Before the rise of capitalism, the Western European societies, like all the other pre-capitalist societies, changed very slowly. The society was basically organized around farming, which used virtually the same technologies for centuries, with a limited degree of commerce and handicraft industries.
Between 1000 and 1500, the medieval era, income per capita, namely, income per person, in Western Europe grew at 0.12 per cent per year. [26] A. Maddison, Contours of the World Economy , 1–2030 AD (Oxford: Oxford University Press, 2007), p. 71, table 2.2. The long-term historical growth figures in the next few paragraphs are also from the same source.

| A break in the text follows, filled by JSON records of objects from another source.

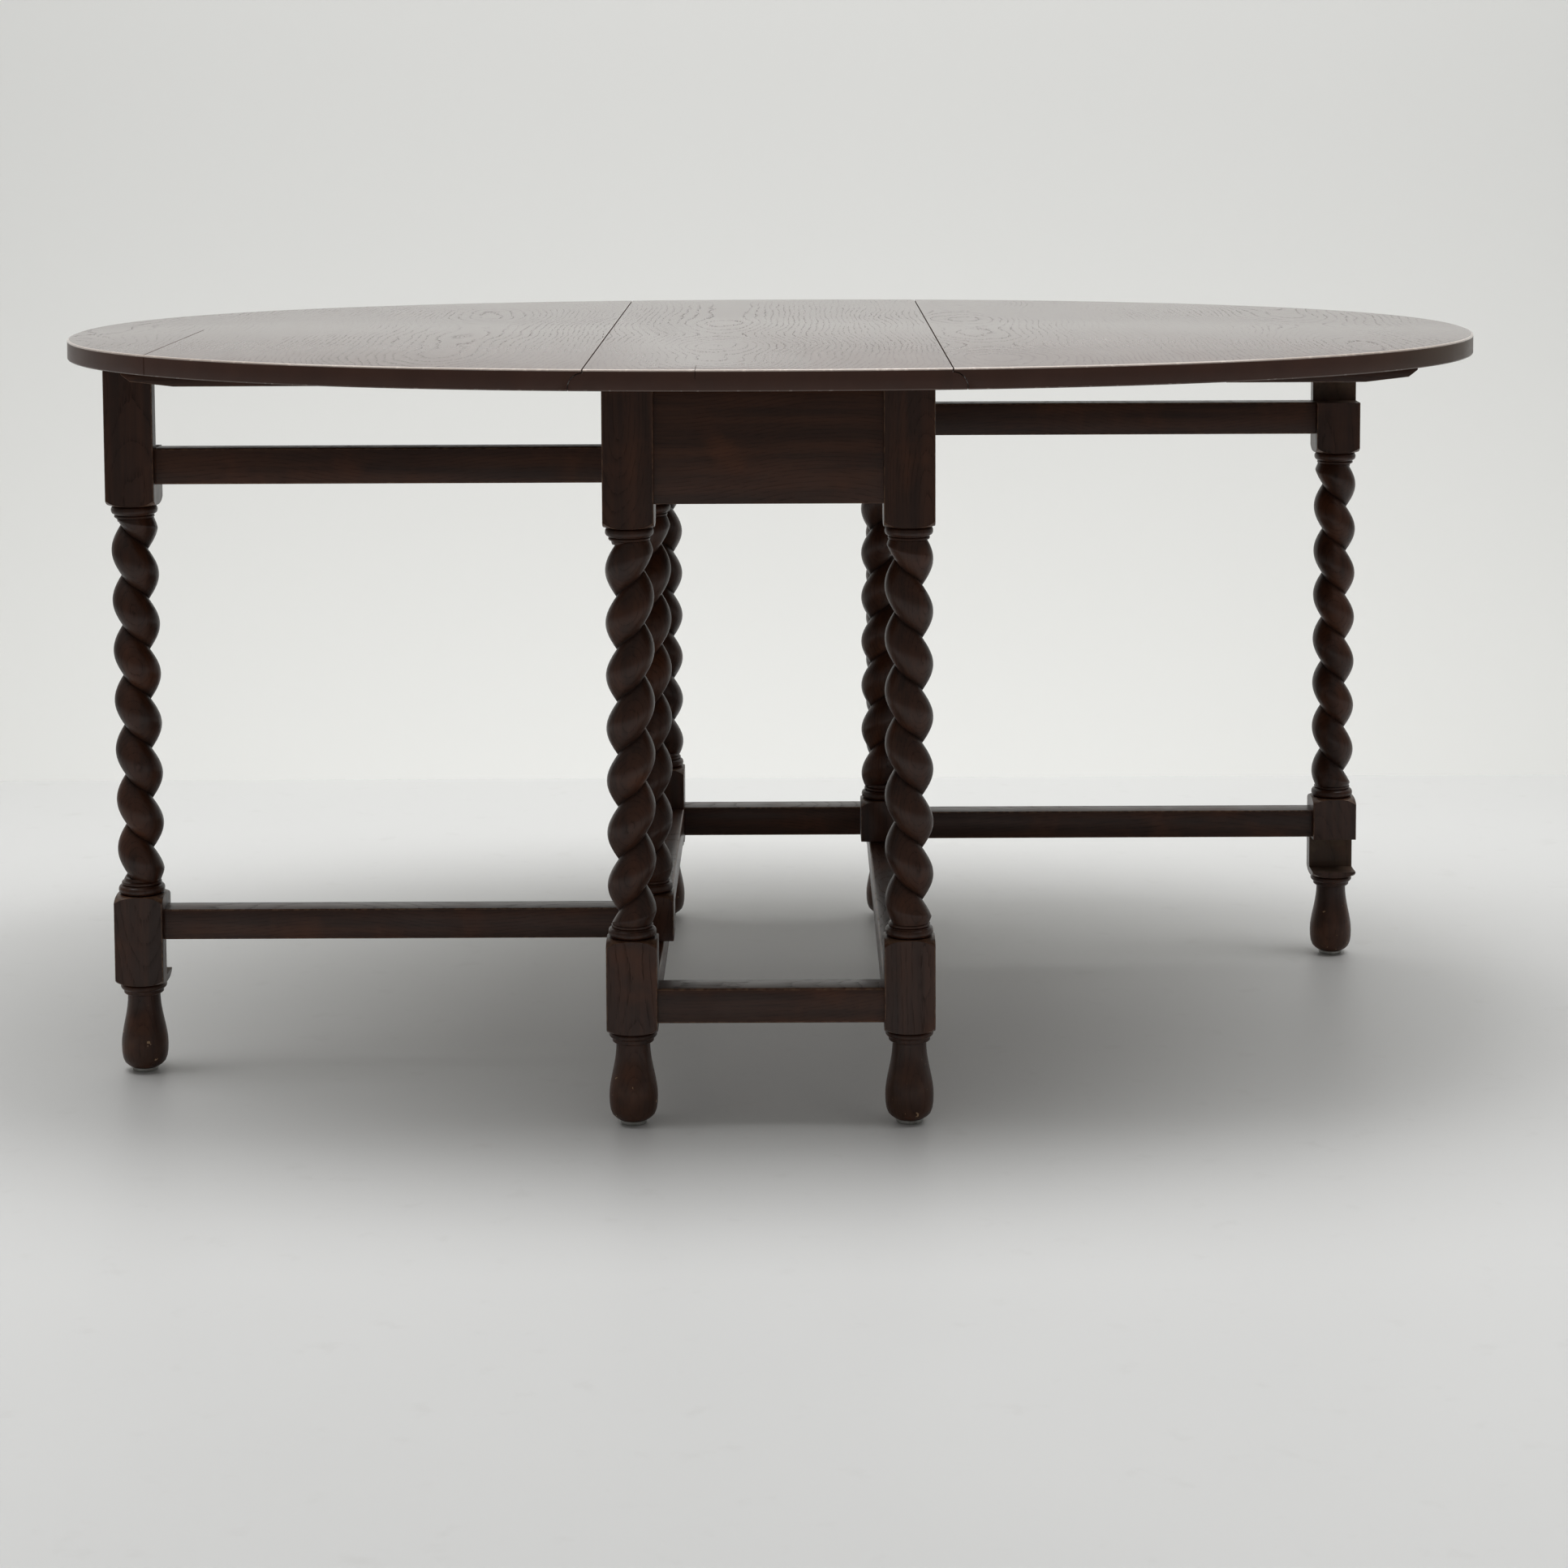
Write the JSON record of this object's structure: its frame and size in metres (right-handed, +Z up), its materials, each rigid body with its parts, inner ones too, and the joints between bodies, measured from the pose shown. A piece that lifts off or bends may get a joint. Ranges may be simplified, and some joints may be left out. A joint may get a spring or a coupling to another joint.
{
  "type": "gateleg table",
  "caption": "Oval-topped table with two leaves on rule joints, held up by two swinging gate legs; barley-twist legs and posts, square blocks, box stretchers.",
  "frame": {"origin": "on the floor, under the middle of the open oval top", "axes": "+Z up; +X along the long axis of the open top, towards the leaf called right; +Y along the centre board, towards the end called back"},
  "size_m": [1.484, 1, 0.74],
  "materials": {
    "top_oak": "stained dark oak, satin polish",
    "frame_oak": "stained dark oak, waxed, worn on the arrises",
    "hinge_iron": "dark iron",
    "glide_nickel": "dull nickel"
  },
  "bodies": {
    "frame": {"end_apron_back": "frame_oak", "end_apron_front": "frame_oak", "end_stretcher_back": "frame_oak", "end_stretcher_front": "frame_oak", "glide_back_left": "glide_nickel", "glide_back_right": "glide_nickel", "glide_front_left": "glide_nickel", "glide_front_right": "glide_nickel", "glue_block_left_a": "frame_oak", "glue_block_left_b": "frame_oak", "glue_block_right_a": "frame_oak", "glue_block_right_b": "frame_oak", "hinge_left_a_centre_flap": "hinge_iron", "hinge_left_a_pin": "hinge_iron", "hinge_left_b_centre_flap": "hinge_iron", "hinge_left_b_pin": "hinge_iron", "hinge_right_a_centre_flap": "hinge_iron", "hinge_right_a_pin": "hinge_iron", "hinge_right_b_centre_flap": "hinge_iron", "hinge_right_b_pin": "hinge_iron", "leg_back_left": "frame_oak", "leg_back_right": "frame_oak", "leg_front_left": "frame_oak", "leg_front_right": "frame_oak", "side_apron_left": "frame_oak", "side_apron_right": "frame_oak", "side_stretcher_left": "frame_oak", "side_stretcher_right": "frame_oak", "top_centre_board": "top_oak"},
    "gate_left": {"gate_leg_left": "frame_oak", "gate_lower_pivot_pin_left": "hinge_iron", "gate_lower_rail_left": "frame_oak", "gate_pivot_post_left": "frame_oak", "gate_upper_pivot_pin_left": "hinge_iron", "gate_upper_rail_left": "frame_oak", "glide_gate_left": "glide_nickel"},
    "gate_right": {"gate_leg_right": "frame_oak", "gate_lower_pivot_pin_right": "hinge_iron", "gate_lower_rail_right": "frame_oak", "gate_pivot_post_right": "frame_oak", "gate_upper_pivot_pin_right": "hinge_iron", "gate_upper_rail_right": "frame_oak", "glide_gate_right": "glide_nickel"},
    "leaf_left": {"hinge_left_a_leaf_flap": "hinge_iron", "hinge_left_b_leaf_flap": "hinge_iron", "leaf_cleat_left": "top_oak", "leaf_left": "top_oak", "leaf_stop_batten_left": "top_oak"},
    "leaf_right": {"hinge_right_a_leaf_flap": "hinge_iron", "hinge_right_b_leaf_flap": "hinge_iron", "leaf_cleat_right": "top_oak", "leaf_right": "top_oak", "leaf_stop_batten_right": "top_oak"}
  },
  "joints": [
    {"name": "gate_left_swing", "type": "hinge", "parent": "frame", "child": "gate_left", "pos_m": [-0.124, -0.21987, 0], "axis": [0, 0, 1], "range_deg": [-90, 0]},
    {"name": "gate_right_swing", "type": "hinge", "parent": "frame", "child": "gate_right", "pos_m": [0.124, 0.21987, 0], "axis": [0, 0, 1], "range_deg": [-90, 0]},
    {"name": "leaf_left_lift", "type": "hinge", "parent": "frame", "child": "leaf_left", "pos_m": [-0.171, 0, 0.722], "axis": [0, 1, 0], "range_deg": [0, 3]},
    {"name": "leaf_right_lift", "type": "hinge", "parent": "frame", "child": "leaf_right", "pos_m": [0.171, 0, 0.722], "axis": [0, -1, 0], "range_deg": [0, 3]}
  ]
}
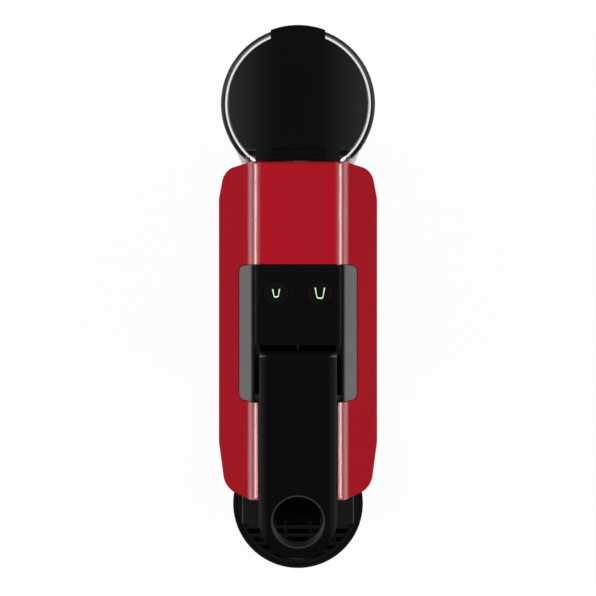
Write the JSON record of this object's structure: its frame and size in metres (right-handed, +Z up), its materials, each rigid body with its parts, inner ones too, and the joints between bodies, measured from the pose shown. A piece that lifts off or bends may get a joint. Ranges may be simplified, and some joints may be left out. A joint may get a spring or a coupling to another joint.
{
  "type": "pod coffee machine",
  "caption": "Slim pod coffee machine with a faceted cover, a top lever with a finger hole, round buttons, a clear rear water tank and a round drip tray.",
  "frame": {"origin": "centre of the bounding box, on the surface it stands on", "axes": "+Z up, -Y towards the user at the front, +Y towards the water tank"},
  "size_m": [0.0842, 0.3091, 0.204],
  "materials": {
    "red_cover": "satin moulded",
    "panel_black": "semi-gloss",
    "lever_black": "semi-gloss",
    "nose_black": "fine texture",
    "base_black": "fine texture",
    "tray_black": "fine texture",
    "button_black": "semi-gloss",
    "clear_tank": "clear copolyester",
    "lid_black": "semi-gloss",
    "grey_nylon": "glass-filled nylon",
    "cream_nylon": "natural nylon",
    "steel": "ground",
    "dark_rubber": "matt",
    "seal_silicone": "matt",
    "hose_silicone": "translucent",
    "cast_alloy": "die cast",
    "coil_resin": "potted",
    "circuit_green": "solder mask",
    "light_white": "diffuser"
  },
  "bodies": {
    "machine": {"base_chassis": "base_black", "base_plate": "base_black", "base_screws": "steel", "board_lights": "light_white", "board_switches": "steel", "brew_frame_left": "grey_nylon", "brew_frame_right": "grey_nylon", "coffee_spout": "nose_black", "control_board": "circuit_green", "control_panel": "panel_black", "cord_gland": "dark_rubber", "dock_seal": "seal_silicone", "dock_socket": "cream_nylon", "extraction_holder": "cream_nylon", "flow_meter": "cream_nylon", "frame_screws": "steel", "main_cover": "red_cover", "outlet_head": "nose_black", "pressure_pipe": "steel", "pump_body": "cream_nylon", "pump_coil": "coil_resin", "pump_dampers": "dark_rubber", "pump_hose": "hose_silicone", "pump_spring": "steel", "pyramid_plate": "steel", "rear_cover": "base_black", "rubber_feet": "dark_rubber", "slip_gland": "cream_nylon", "tank_hose": "hose_silicone", "terminal_block": "cream_nylon", "thermoblock": "cast_alloy", "thermostats": "steel"},
    "lever": {"lever_handle": "lever_black", "lever_shaft": "steel", "lever_cranks": "steel"},
    "cage": {"capsule_cage": "grey_nylon", "piercing_blades": "steel", "cage_seal": "seal_silicone", "injection_tube": "steel"},
    "small_button": {"small_cup_button": "button_black"},
    "large_button": {"large_cup_button": "button_black"},
    "tank": {"water_tank": "clear_tank", "tank_valve": "cream_nylon", "valve_spring": "steel"},
    "lid": {"tank_lid": "lid_black"},
    "valve": {"valve_plunger": "cream_nylon"},
    "drip_module": {"drip_tray": "tray_black", "tray_pads": "dark_rubber", "capsule_container": "tray_black"},
    "grid": {"drip_grid": "tray_black"},
    "piston": {"pump_piston": "steel"},
    "rotor": {"flow_rotor": "cream_nylon"}
  },
  "joints": [
    {"name": "lever_swing", "type": "hinge", "parent": "machine", "child": "lever", "pos_m": [0, -0.03, 0.179], "axis": [-1, 0, 0], "range_deg": [0, 84]},
    {"name": "cage_slide", "type": "slide", "parent": "machine", "child": "cage", "axis": [0, 1, 0], "range_m": [0, 0.0281]},
    {"name": "small_button_press", "type": "slide", "parent": "machine", "child": "small_button", "axis": [0, 0, -1], "range_m": [0, 0.001], "stiffness_N_per_m": 500},
    {"name": "large_button_press", "type": "slide", "parent": "machine", "child": "large_button", "axis": [0, 0, -1], "range_m": [0, 0.001], "stiffness_N_per_m": 500},
    {"name": "tank_lift", "type": "slide", "parent": "machine", "child": "tank", "axis": [0, 0, 1], "range_m": [0, 0.1]},
    {"name": "lid_hinge", "type": "hinge", "parent": "tank", "child": "lid", "pos_m": [0, 0.089, 0.1952], "axis": [1, 0, 0], "range_deg": [0, 80]},
    {"name": "valve_lift", "type": "slide", "parent": "tank", "child": "valve", "axis": [0, 0, 1], "range_m": [0, 0.001], "stiffness_N_per_m": 300, "deforming": ["valve_spring"]},
    {"name": "drip_module_slide", "type": "slide", "parent": "machine", "child": "drip_module", "axis": [0, -1, 0], "range_m": [0, 0.12]},
    {"name": "grid_lift", "type": "slide", "parent": "drip_module", "child": "grid", "axis": [0, 0, 1], "range_m": [0, 0.06]},
    {"name": "pump_stroke", "type": "slide", "parent": "machine", "child": "piston", "axis": [0, 0, 1], "range_m": [-0.0015, 0.0015], "stiffness_N_per_m": 2000, "deforming": ["pump_spring"]},
    {"name": "rotor_spin", "type": "hinge", "parent": "machine", "child": "rotor", "pos_m": [-0.02, 0.052, 0.033], "axis": [0, 0, 1], "continuous": true}
  ],
  "couplings": [
    {"joint": "cage_slide", "follows": "lever_swing", "m_per_rad": 0.019099}
  ]
}
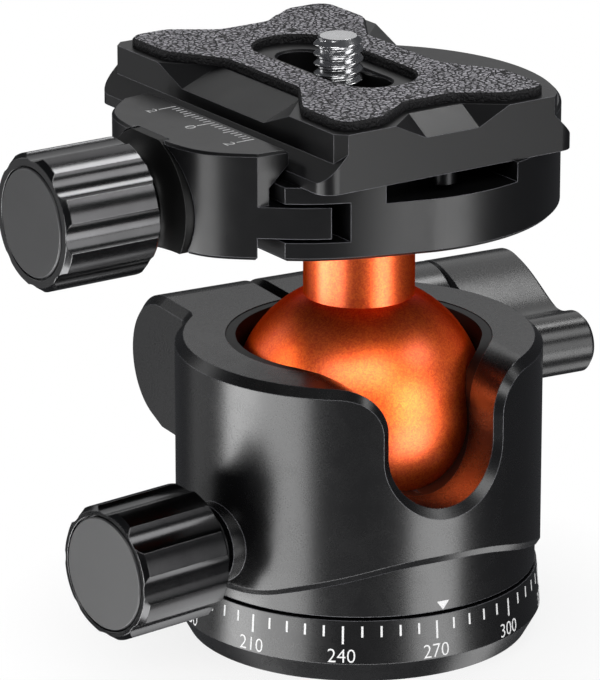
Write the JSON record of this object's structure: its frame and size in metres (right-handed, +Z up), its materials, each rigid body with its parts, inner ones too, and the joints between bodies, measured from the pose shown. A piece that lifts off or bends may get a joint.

This means that income in 1500 was only 82 per cent higher than that in 1000. To put it into perspective, this is a growth that China, growing at 11 per cent a year, experienced in just six years between 2002 and 2008. This means that, in terms of material progress, one year in China today is equivalent to eighty-three years in medieval Western Europe (which were equivalent to three-and-a-half medieval lifetimes, as the average life expectancy at the time was only twenty-four years).
. . . but its growth was still faster than elsewhere in the world Having said all this, growth in Western Europe was still a sprint compared to those in Asia and Eastern Europe (including Russia), which are estimated to have grown at one-third the rate (0.04 per cent). This means that their incomes were only 22 per cent higher after half a millennium. Western Europe may have been moving like a tortoise, but other parts of the world were like snails.
The Dawn of Capitalism: 1500–1820
Capitalism is born – in slow motion
In the sixteenth century, capitalism was born. But its birth was so slow that we cannot easily detect it from the numbers. During 1500–1820, the growth rate of per capita income in Western Europe was still only 0.14 per cent – basically the same to all intents and purposes as the one for 1000–1500 (0.12 per cent).